The total grape harvest is predicted to be 10,000 tonnes, a big drop from 15,000 tonnes in 2016.
The Chief Executive of Wine Tasmania, Sheralee Davies, told Food & Wine Writer, Graeme Phillips, in April: “We've had humidity when we didn’t expect humidity; we’ve had rain when we didn’t expect rain; and we’ve had late frosts.
“So it’s been a very, very challenging year.”
Phillips commented in The Mercury: “The year was only saved by the ripening sun and warmth of March which continued in the weeks running up to Easter.
“By late April there were only a few cabernet, shiraz and merlot grapes still on the vines.”
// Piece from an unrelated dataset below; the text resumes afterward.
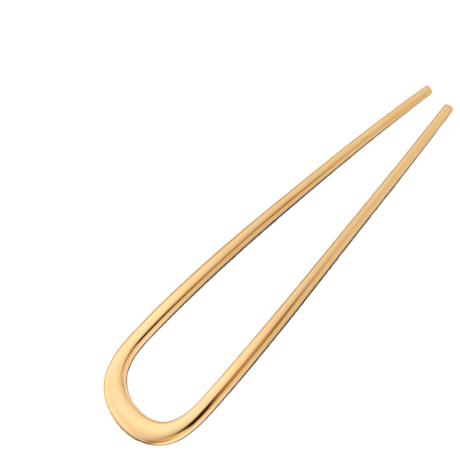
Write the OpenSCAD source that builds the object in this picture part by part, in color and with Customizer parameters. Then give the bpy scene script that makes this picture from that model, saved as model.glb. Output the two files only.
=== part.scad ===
// Hair fork: one strip of metal bent into a U, with two long prongs that draw together at the tips.
// The strip is broad round the bow, and tapers in width and thickness along the prongs.
// The whole fork arches gently from end to end.
// Origin: under the middle of the fork, on the surface it lies on. +X runs from the bow to the tips.

/* [Fork] */
// Overall length, from the bow's outer edge to the tips
fork_length = 130; // [100:1:180]
// Overall width at the shoulders, where the fork is widest
fork_width = 38.4; // [30:0.2:50]
// Distance from the bow's outer edge to the widest place
bow_depth = 24.4; // [18:0.2:32]
// Distance between the middles of the two tips
tip_spread = 9.2; // [6:0.2:16]
// Rise of the arch at mid-length
arch_rise = 2; // [0:0.1:5]

/* [Strip] */
// Width of the strip at the middle of the bow
bow_strip = 7.3; // [5.4:0.1:9]
// Width of the strip at the shoulders
shoulder_strip = 4.9; // [4:0.1:7]
// Width of the strip at the tips
tip_strip = 2.9; // [2:0.1:4]
// Thickness of the strip from the bow to the shoulders
thickness = 3.1; // [2.2:0.1:4]
// Thickness of the strip at the tips
tip_thickness = 2; // [1.8:0.1:3]
// Radius of the full, soft edge round the outside, as a share of the strip's thickness
outer_edge_share = 0.38; // [0.1:0.01:0.42]
// Radius of the crisper edge round the inside, as a share of the strip's thickness
inner_edge_share = 0.26; // [0.1:0.01:0.42]
// Slope of the crowned top and underside where they meet an edge radius, in degrees
crown_angle = 9; // [1:1:12]
// Radius round the blunt ends of the prongs
tip_round = 0.8; // [0.3:0.05:0.8]

/* [Hidden] */

half_spread = (fork_width - shoulder_strip) / 2;
bow_run = bow_depth - bow_strip / 2;
prong_run = fork_length - tip_round - bow_depth;
pull_in = half_spread - tip_spread / 2;

// Control sections of the bow, from beside its middle to the shoulder. Columns:
// share of bow_run, share of half_spread, share of the change from bow_strip to shoulder_strip
BOW_SHARES = [
    [0.00, 0.30, 0.00],
    [0.17, 0.81, 0.10],
    [0.58, 1.01, 0.90],
    [1.00, 1.00, 1.00],
];

// Control sections of a prong, from past the shoulder to the tip. Columns: share of prong_run,
// share of pull_in, share of the change from the shoulder's width and thickness to the tip's
PRONG_SHARES = [
    [0.10, 0.03, 0.04],
    [0.28, 0.15, 0.26],
    [0.46, 0.33, 0.52],
    [0.62, 0.51, 0.72],
    [0.82, 0.73, 0.87],
    [1.00, 1.00, 1.00],
];

// Steps between two control sections, steps round an edge radius, steps on half a crown, steps round a tip
SPAN_STEPS = 6;
EDGE_STEPS = 4;
CROWN_STEPS = 2;
TIP_STEPS = 4;

// Columns of a section
CENTRE = 0;
AHEAD = 1;
ACROSS = 2;
UP = 3;
WIDE = 4;
THICK = 5;

function between(a, b, share) = a + (b - a) * share;
function unit(v) = v / norm(v);
function reversed(list) = [for (i = [len(list) - 1:-1:0]) list[i]];
function mirrored(rows) = [for (row = rows) [row[0], -row[1], row[2], row[3]]];

// Control rows of one half, in millimetres: place along X, place along Y, strip width, thickness
bow_rows = [for (s = BOW_SHARES) [
    bow_strip / 2 + bow_run * s[0],
    half_spread * s[1],
    between(bow_strip, shoulder_strip, s[2]),
    thickness
]];
prong_rows = [for (s = PRONG_SHARES) [
    bow_depth + prong_run * s[0],
    half_spread - pull_in * s[1],
    between(shoulder_strip, tip_strip, s[2]),
    between(thickness, tip_thickness, s[2])
]];
// The middle row lies half as far outside the bow's middle as its neighbours lie inside it,
// so that the smooth curve passes through the middle
middle_row = [bow_strip / 2 - bow_run * BOW_SHARES[0][0] / 2, 0, bow_strip, thickness];
half_rows = concat(bow_rows, prong_rows);
last = len(half_rows) - 1;
// A row past each tip, in line with the last two, makes the curve end on the last row
past_row = 2 * half_rows[last] - half_rows[last - 1];
side_rows = concat(half_rows, [past_row]);
rows = concat(reversed(mirrored(side_rows)), [middle_row], side_rows);

// Weights of four neighbouring rows in a uniform cubic B-spline, and in its direction
function weights(t) = [(1 - t)^3, 3 * t^3 - 6 * t^2 + 4, 1 + 3 * t + 3 * t^2 - 3 * t^3, t^3] / 6;
function leanings(t) = [-(1 - t)^2, 3 * t^2 - 4 * t, 1 + 2 * t - 3 * t^2, t^2] / 2;
function four(i) = [for (k = [0:3]) rows[i + k]];

// The underside follows a parabola over the fork's length
function arch(x) = 4 * arch_rise * (x / fork_length) * (1 - x / fork_length);
function arch_slope(x) = 4 * arch_rise * (1 - 2 * x / fork_length) / fork_length;

// A section, in the columns named above, from a blended control row and its direction
function section(row, lean) =
    let (
        slope = arch_slope(row[0]),
        ahead = unit([lean[0], lean[1], slope * lean[0]]),
        across = unit(cross([-slope, 0, 1], ahead)),
        up = cross(ahead, across)
    )
    [[row[0], row[1], arch(row[0]) + row[3] / 2], ahead, across, up, row[2], row[3]];

span_count = len(rows) - 3;
path = [
    for (i = [0:span_count - 1], step = [0:SPAN_STEPS - 1])
        let (t = step / SPAN_STEPS) section(weights(t) * four(i), leanings(t) * four(i)),
    section(weights(1) * four(span_count - 1), leanings(1) * four(span_count - 1))
];

// One quarter of the section's outline, as [across, up], from beside the middle of the top to the side
function quarter(wide, thick, edge_radius) =
    let (
        flat = wide / 2 - edge_radius,
        bulge = flat * tan(crown_angle / 2),
        crown_radius = edge_radius + flat / sin(crown_angle)
    )
    [
        for (k = [1:CROWN_STEPS])
            let (a = crown_angle * k / CROWN_STEPS)
            [crown_radius * sin(a), thick / 2 - crown_radius * (1 - cos(a))],
        for (k = [1:EDGE_STEPS])
            let (a = between(crown_angle, 90, k / EDGE_STEPS))
            [flat + edge_radius * sin(a), thick / 2 - edge_radius - bulge + edge_radius * cos(a)]
    ];

// The whole outline, clockwise as seen looking back along the strip, starting above the middle.
// Across points out of the U, so the outer edges come first
function outline(wide, thick) =
    let (
        outer = quarter(wide, thick, outer_edge_share * thick),
        inner = quarter(wide, thick, inner_edge_share * thick)
    )
    concat(
        [[0, thick / 2]],
        outer,
        [for (p = reversed(outer)) [p.x, -p.y]],
        [[0, -thick / 2]],
        [for (p = inner) [-p.x, -p.y]],
        [for (p = reversed(inner)) [-p.x, p.y]]
    );

// The outline set at a section, drawn in by inset and moved ahead by shift
function ring(s, inset, shift) =
    let (
        middle = s[CENTRE] + s[AHEAD] * shift,
        sideways = s[ACROSS] * (1 - 2 * inset / s[WIDE]),
        upwards = s[UP] * (1 - 2 * inset / s[THICK])
    )
    [for (p = outline(s[WIDE], s[THICK])) middle + sideways * p.x + upwards * p.y];

// Rings round a blunt end, from the outermost one inwards; way is 1 ahead and -1 behind
function tip_rings(s, way) = [
    for (k = [TIP_STEPS:-1:1])
        let (a = 90 * k / TIP_STEPS)
        ring(s, tip_round * (1 - cos(a)), way * tip_round * sin(a))
];

rings = concat(
    tip_rings(path[0], -1),
    [for (s = path) ring(s, 0, 0)],
    reversed(tip_rings(path[len(path) - 1], 1))
);
ring_size = len(rings[0]);
skin_points = [for (r = rings, p = r) p];
skin_faces = [
    reversed([for (k = [0:ring_size - 1]) k]),
    for (i = [0:len(rings) - 2], k = [0:ring_size - 1])
        let (
            a = i * ring_size + k,
            b = i * ring_size + (k + 1) % ring_size
        )
        each [[a, b, b + ring_size], [a, b + ring_size, a + ring_size]],
    [for (k = [0:ring_size - 1]) (len(rings) - 1) * ring_size + k]
];
lowest = min([for (p = skin_points) p.z]);

module fork() {
    color("goldenrod")
        translate([-fork_length / 2, 0, -lowest])
            polyhedron(skin_points, skin_faces, convexity = 4);
}

fork();
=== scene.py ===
import math
from collections import namedtuple

import bmesh
import bpy
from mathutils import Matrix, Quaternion, Vector
from mathutils.kdtree import KDTree


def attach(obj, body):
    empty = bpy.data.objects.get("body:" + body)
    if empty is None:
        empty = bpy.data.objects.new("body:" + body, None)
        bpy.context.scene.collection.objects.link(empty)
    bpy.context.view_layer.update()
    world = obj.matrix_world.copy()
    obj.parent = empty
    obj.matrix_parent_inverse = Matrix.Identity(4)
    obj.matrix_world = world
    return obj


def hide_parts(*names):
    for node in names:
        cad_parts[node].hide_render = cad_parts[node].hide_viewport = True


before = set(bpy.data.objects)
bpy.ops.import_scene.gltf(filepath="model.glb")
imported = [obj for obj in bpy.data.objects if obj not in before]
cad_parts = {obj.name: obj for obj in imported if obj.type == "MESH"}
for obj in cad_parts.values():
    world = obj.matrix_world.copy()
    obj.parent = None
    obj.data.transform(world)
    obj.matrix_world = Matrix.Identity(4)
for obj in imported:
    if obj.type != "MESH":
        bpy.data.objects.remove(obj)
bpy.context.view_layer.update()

# Driving sizes of the fork, one strip of metal bent into a U, in metres
MM = 0.001
LENGTH = 130 * MM  # from the bow's outer edge to the tips
WIDTH = 38.4 * MM  # at the shoulders, where the fork is widest
BOW_DEPTH = 24.4 * MM  # from the bow's outer edge to the widest place
TIP_SPREAD = 9.2 * MM  # between the middles of the two tips
ARCH_RISE = 2 * MM  # of the whole fork, at mid-length
BOW_STRIP = 7.3 * MM  # width of the strip at the middle of the bow
SHOULDER_STRIP = 4.9 * MM  # its width at the shoulders
TIP_STRIP = 2.9 * MM  # its width at the tips
THICKNESS = 3.1 * MM  # of the strip, from the bow to the shoulders
TIP_THICKNESS = 2 * MM
TIP_ROUND = 0.75 * MM  # a little under the part's own, so that a flat is left between two roundings
OUTER_EDGE_SHARE = 0.38  # radius of the soft outer edge, as a share of the strip's thickness
INNER_EDGE_SHARE = 0.26  # radius of the crisper inner edge, likewise
CROWN_DROP = 0.34 * MM  # how much lower than its middle the top lies at the edges of the bow

# What keeps the piece inside the CAD box
GROUND_GAP = 0.02 * MM  # its lowest point lies this far above the surface
END_GAP = 0.02 * MM  # its blunt ends are cut short by this
THINNER_BY = 0.085 * MM  # its strip is drawn thinner by this

# Control sections of the bow: share of its run along X, share of the half spread,
# share of the change from the bow's strip width to the shoulder's
BOW_SHARES = [
    (0.00, 0.30, 0.00),
    (0.17, 0.81, 0.10),
    (0.58, 1.01, 0.90),
    (1.00, 1.00, 1.00),
]

# Control sections of a prong: share of its run along X, share of its way in to the tip,
# share of the change from the shoulder's width and thickness to the tip's
PRONG_SHARES = [
    (0.10, 0.03, 0.04),
    (0.28, 0.15, 0.26),
    (0.46, 0.33, 0.52),
    (0.62, 0.51, 0.72),
    (0.82, 0.73, 0.87),
    (1.00, 1.00, 1.00),
]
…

May saw the completion of the vintage.
Ms Davies said: “The … focus for us is always around quality, more so than quantity, and the reports that are coming in around quality are strong.”
Growers in the north bore the brunt of the disappointing conditions.
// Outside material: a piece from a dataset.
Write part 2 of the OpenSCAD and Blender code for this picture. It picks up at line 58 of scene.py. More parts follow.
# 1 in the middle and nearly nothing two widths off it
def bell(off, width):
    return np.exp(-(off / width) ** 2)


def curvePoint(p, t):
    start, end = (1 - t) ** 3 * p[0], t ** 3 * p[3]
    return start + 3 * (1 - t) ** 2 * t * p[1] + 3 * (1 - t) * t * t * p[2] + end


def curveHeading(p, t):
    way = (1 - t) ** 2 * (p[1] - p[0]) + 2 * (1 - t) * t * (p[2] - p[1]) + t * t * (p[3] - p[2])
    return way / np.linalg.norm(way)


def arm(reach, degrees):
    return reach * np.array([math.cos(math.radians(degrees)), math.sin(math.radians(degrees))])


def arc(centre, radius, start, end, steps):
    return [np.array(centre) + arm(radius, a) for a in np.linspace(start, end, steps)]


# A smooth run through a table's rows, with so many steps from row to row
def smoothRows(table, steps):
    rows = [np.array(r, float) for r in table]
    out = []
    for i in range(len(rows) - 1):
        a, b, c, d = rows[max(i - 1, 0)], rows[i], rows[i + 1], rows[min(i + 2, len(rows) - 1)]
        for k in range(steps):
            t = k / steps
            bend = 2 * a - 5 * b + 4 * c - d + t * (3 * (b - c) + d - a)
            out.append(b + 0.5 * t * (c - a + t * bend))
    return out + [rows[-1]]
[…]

“In the Pipers River and the Tamar Valley area, yields look like they’re going to be slightly down, and that’s a result of that cooler weather at the time of flowering, a little bit more disease pressure,” Ms Davies said.
“On the east coast and in the southern part of the State the weather was a bit more stable at the time of fruit set.”
Viticulturalist Matt Pooley said both his yields and quality were high.
“Soil moisture and air temperature, and you know, even a record dry March period has been just fantastic.
“We’re really set for, and experiencing now, really good results.”
The co-owner of Moores Hill Vineyard, in the Tamar Valley, Fiona Weller, told the ABC the season had been "tough".
“We had a very wet spring and then cool temperatures early on in summer so that sort of confused the vines a bit,” she said.
“Growth was behind what it should be.”
The uncertain weather has not deterred investment in the industry.
Moores Hill recently installed a multi-million-dollar on-site processing facility powered by 108 solar panels, making it Tasmania’s first off-the-grid winery.
Winery Director, Tim High, said: “It’s off the grid in terms of electricity; it’s off the grid in terms of water; it’s off the grid in terms of effluent.”
Ms Weller said the processing facility would be opened to visitors as a tourist attraction.
Pooley Wines is one of a number of producers that have recently planted more vines to meet buoyant demand.
Ms Davies told the ABC such investment was a State-wide trend.
“There’s been quite a substantial amount of new plantings that have gone in just in the last couple of seasons.
“We think it’s double digit growth just in vineyard area,” she said.
“We’re also seeing people moving into Tasmania to either purchase a vineyard or indeed … to set up a brand new vineyard.
“Then we’ve got people looking to grow their cellar doors, to change the experience and to expand the experience that people have.”